Secrecy was demanded from all who served in Wellington House. In the first two years of the war some of the civil servants initially transferred from their posts at the national insurance commission to propaganda work, left. They were replaced at the higher levels with Milner’s men, James Headlam-Morley and Arnold J Toynbee, both members of the Secret Elite, [14] and a new Balliol man, Lewis Namier. Wellington House was well organised in its international set-up with sections based on a geographic or linguistic basis like Scandinavia, Italy and Switzerland. Masterman worked in tandem with the Belgian legation on propaganda, and his office generally acted as the ministry of propaganda for Belgium in the early months of the war. [15] The foreign press was studied in detail on a daily basis, and the department kept files on public opinion in all neutral countries. Specific ‘stories’, most of which was concocted nonsense, were directed to the appropriate country to maximise impact. The greatest priority was always the United States [16] and it continued to be so at every level, until America joined the war.

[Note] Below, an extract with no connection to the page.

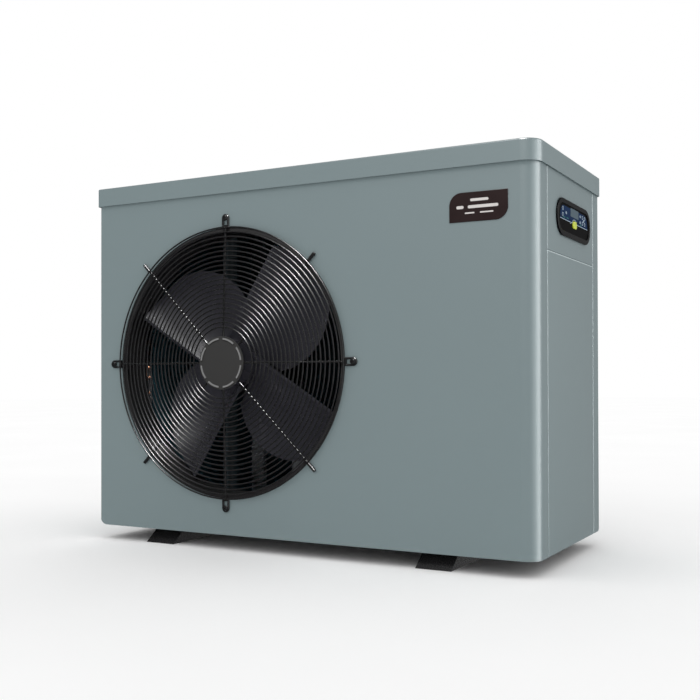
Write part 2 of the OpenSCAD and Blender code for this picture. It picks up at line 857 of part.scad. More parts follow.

Americans were welcomed with open arms. Press correspondents and distinguished visitors were courted shamelessly to express support for Asquith’s government or changes in government policy. Special correspondents were sent to America to glean first hand information about public opinion in the United States, and, when necessary, counter opposition to British policy. They liked to keep it personal, person to person, using banking, business, academic, journalistic and even family ties to bolster support for Britain and the Allies. Few were better connected through all of the above-mentioned agencies, than the Secret Elite.

J P Morgan jnr. Anglo-phile American Banker

The Anglo-American bond proved to be an unassailable asset to the British and allied cause, and did much to help spread the propaganda. In Washington, the German military attaché, Franz von Papen claimed that a conference was held in the New York offices of JP Morgan as early as 23 August 1914 to seek ways to promote and endorse British propaganda in America. Von Papen wrote that they adopted a policy to colour the American press and duly appointed English editorial writers on forty U.S. newspapers. [17] Naturally Morgan and his powerful companies supported the allies. He was after all closely associated with the Rothschilds and the Secret Elite, and had been chosen as their sole nominated representative for buying munitions and organising loans for Britain, from which he was literally making a fortune.

Sir Gilbert Parker, head of the American department at Wellington House, explained [18] how the British government went about its business in America to promote the allied cause. Three hundred and sixty newspapers in the smaller states were supplied with an English newspaper which gave them a weekly review of the war from the British and French perspective. Important Americans were encouraged, he did not say how, to write articles for the local press, and eminent professional Americans received personal correspondence from their British counterparts, ‘beginning with university and college professors’. [19]   His mailing list contained the names of over 260,000 prominent Americans.

The French historian and politician, Gabriel Hanotaux wrote an illustrated history of the war of 1914 in which he interviewed Robert Bacon, a former US Ambassador to France and ex-Morgan partner.  Bacon stated: ‘In America …there are 50,000 people who understand the necessity of the United States entering the war immediately on your side. But there are 100,000,000 Americans who have not even thought of it. Our task is to see that the figures are reversed and that the 50,000 become the 100,000,000. We will accomplish this.’ [20] It proved to be no idle boast. News reel propaganda in cinemas became increasingly common as the war progressed. Every possible method was used to connect the man in the street; cinema, pamphlets, advertising, photographs, illustrated news, novels and interviews. The mass media had become a weapon of war, [21] and America was its prime target.

[1] HH Asquith, Letters to Venetia Stanley, p.221.
[2] Gary Messinger, British Propaganda and the State in the First World War, p. 38.
[3] H C Peterson, Propaganda for War, p. 18.
[4] Carroll Quigley, The Anglo-American Establishment, p. 313.
[5] John Buchan, Memory Hold The Door, pp. 169-70 and pp 205-8.
[6] M L Sanders, Wellington House and British Propaganda in the First World War,  The Historical Journal, vol. 18, No1. (March 1975), pp. 120-1.
[7] Phillip Taylor, British Propaganda in the 20th Century: Selling Democracy, p. 11.
[8] Quigley, Anglo-American, p. 313.
[9] Ibid., p. 27.
[10] Ibid., p. 312.
[11] Gareth S Jowett and Victoria O’Donnell, Propaganda and Persuasion, p. 218.
[12] Report of the Central Committee for National Patriotic Organisations, (London 1916) p. 18 ff.
[13] Peterson, Propaganda for War, p. 19.
[14] Quigley, Anglo-American Establishment, p. 313.
[15] Messinger, British Propaganda and the State in the First World War, p. 40.
[16] First Report of the Work of Wellington House, 7 June, 1915, Inf. 4/5 (PRO) p.1.
[17] Carnegie Endowment for International Peace, Official German Documents relating to the World War, vol. II, p.1315.
[18] Printed in Harper’s Magazine in 1917.
[19] Bertrand Russell, These Eventful Years, Vol. 1. p.381.
[20] Gabriel Hanotaux, Historie Illustre de la Guerre de 1914, vol. 9, p. 56.
[21] Niall Ferguson, The Pity of War, p. 212.